● **What the task requires**
Each record below must be returned exactly as shown.

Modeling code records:
---
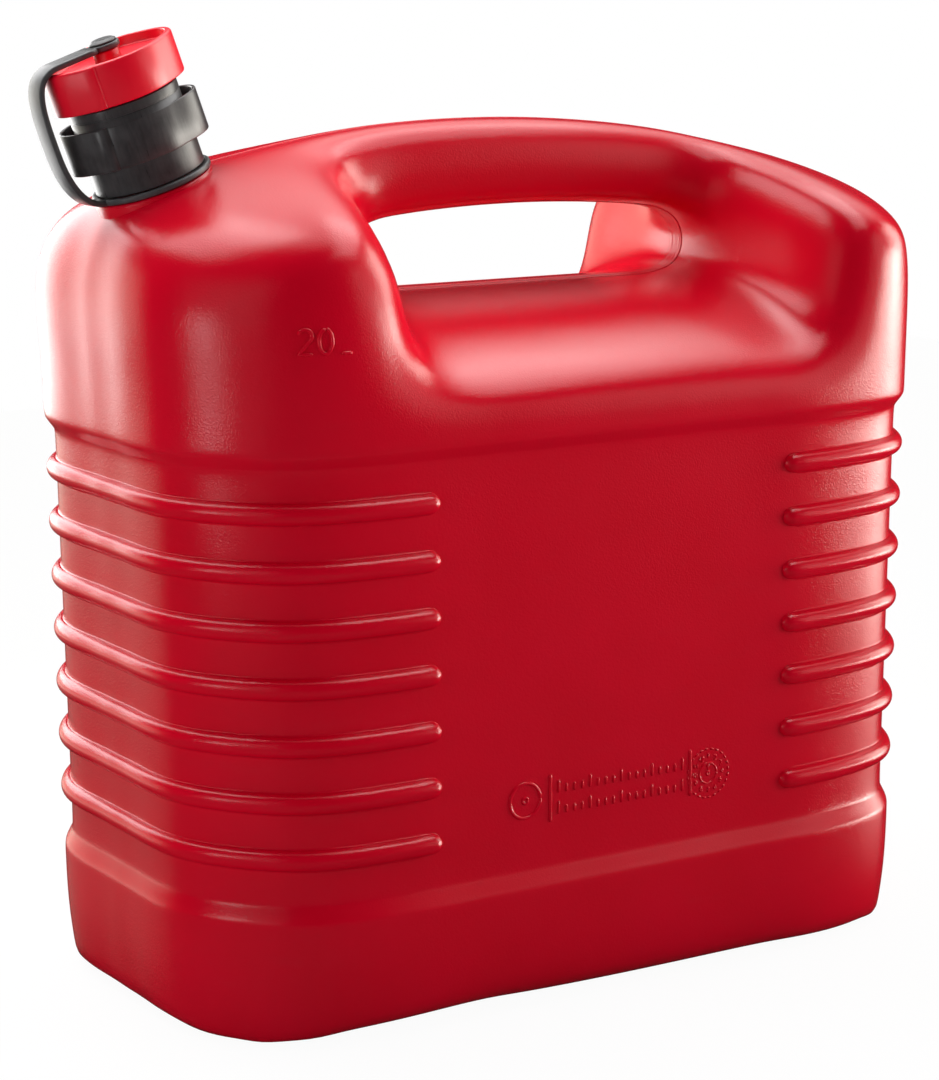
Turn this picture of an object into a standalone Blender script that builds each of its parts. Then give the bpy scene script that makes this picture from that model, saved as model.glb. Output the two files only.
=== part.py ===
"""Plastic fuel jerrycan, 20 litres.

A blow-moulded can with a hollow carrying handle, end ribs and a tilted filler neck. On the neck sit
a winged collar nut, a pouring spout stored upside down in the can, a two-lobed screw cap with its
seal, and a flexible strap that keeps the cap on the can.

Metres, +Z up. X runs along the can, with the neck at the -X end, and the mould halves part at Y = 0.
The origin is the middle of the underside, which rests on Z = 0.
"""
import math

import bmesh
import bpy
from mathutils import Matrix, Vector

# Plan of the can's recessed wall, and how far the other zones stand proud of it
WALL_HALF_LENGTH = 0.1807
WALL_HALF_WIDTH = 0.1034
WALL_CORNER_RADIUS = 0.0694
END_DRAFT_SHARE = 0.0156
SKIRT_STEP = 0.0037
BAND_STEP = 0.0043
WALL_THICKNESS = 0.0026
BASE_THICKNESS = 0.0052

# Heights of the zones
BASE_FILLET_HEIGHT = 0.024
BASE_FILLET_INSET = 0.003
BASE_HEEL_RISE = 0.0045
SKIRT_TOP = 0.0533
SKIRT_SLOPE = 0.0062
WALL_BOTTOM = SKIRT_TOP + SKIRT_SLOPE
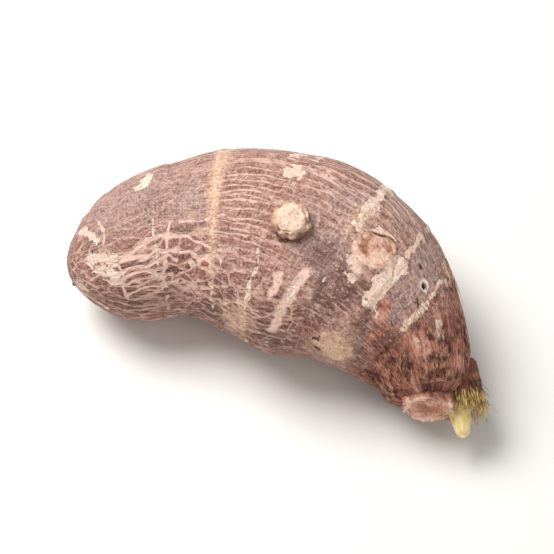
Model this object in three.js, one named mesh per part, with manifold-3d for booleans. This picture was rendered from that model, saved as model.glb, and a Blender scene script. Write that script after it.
---
● **Answer to the exercise**
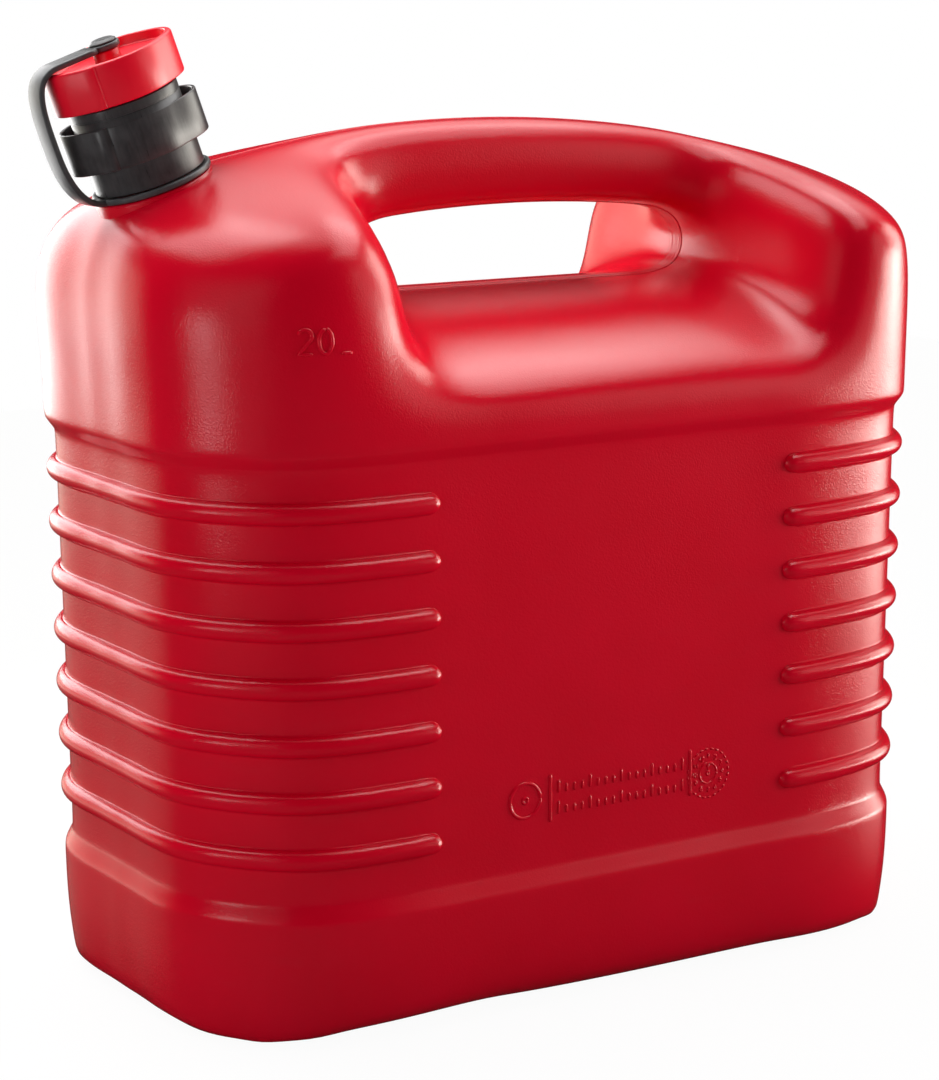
Turn this picture of an object into a standalone Blender script that builds each of its parts. Then give the bpy scene script that makes this picture from that model, saved as model.glb. Output the two files only.
=== part.py ===
"""Plastic fuel jerrycan, 20 litres.

A blow-moulded can with a hollow carrying handle, end ribs and a tilted filler neck. On the neck sit
a winged collar nut, a pouring spout stored upside down in the can, a two-lobed screw cap with its
seal, and a flexible strap that keeps the cap on the can.

Metres, +Z up. X runs along the can, with the neck at the -X end, and the mould halves part at Y = 0.
The origin is the middle of the underside, which rests on Z = 0.
"""
import math

import bmesh
import bpy
from mathutils import Matrix, Vector

# Plan of the can's recessed wall, and how far the other zones stand proud of it
WALL_HALF_LENGTH = 0.1807
WALL_HALF_WIDTH = 0.1034
WALL_CORNER_RADIUS = 0.0694
END_DRAFT_SHARE = 0.0156
SKIRT_STEP = 0.0037
BAND_STEP = 0.0043
WALL_THICKNESS = 0.0026
BASE_THICKNESS = 0.0052

# Heights of the zones
BASE_FILLET_HEIGHT = 0.024
BASE_FILLET_INSET = 0.003
BASE_HEEL_RISE = 0.0045
SKIRT_TOP = 0.0533
SKIRT_SLOPE = 0.0062
WALL_BOTTOM = SKIRT_TOP + SKIRT_SLOPE
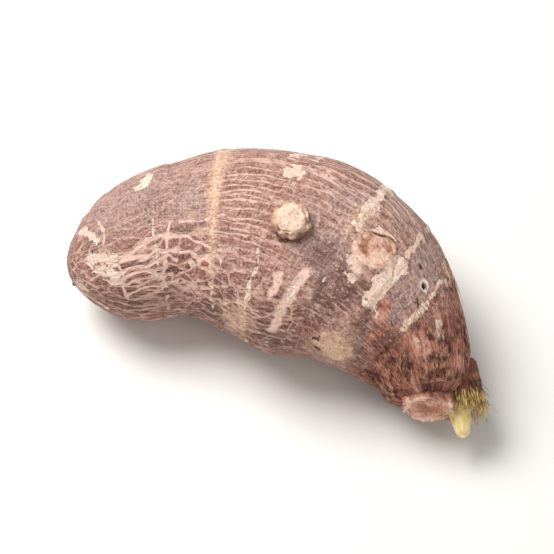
Model this object in three.js, one named mesh per part, with manifold-3d for booleans. This picture was rendered from that model, saved as model.glb, and a Blender scene script. Write that script after it.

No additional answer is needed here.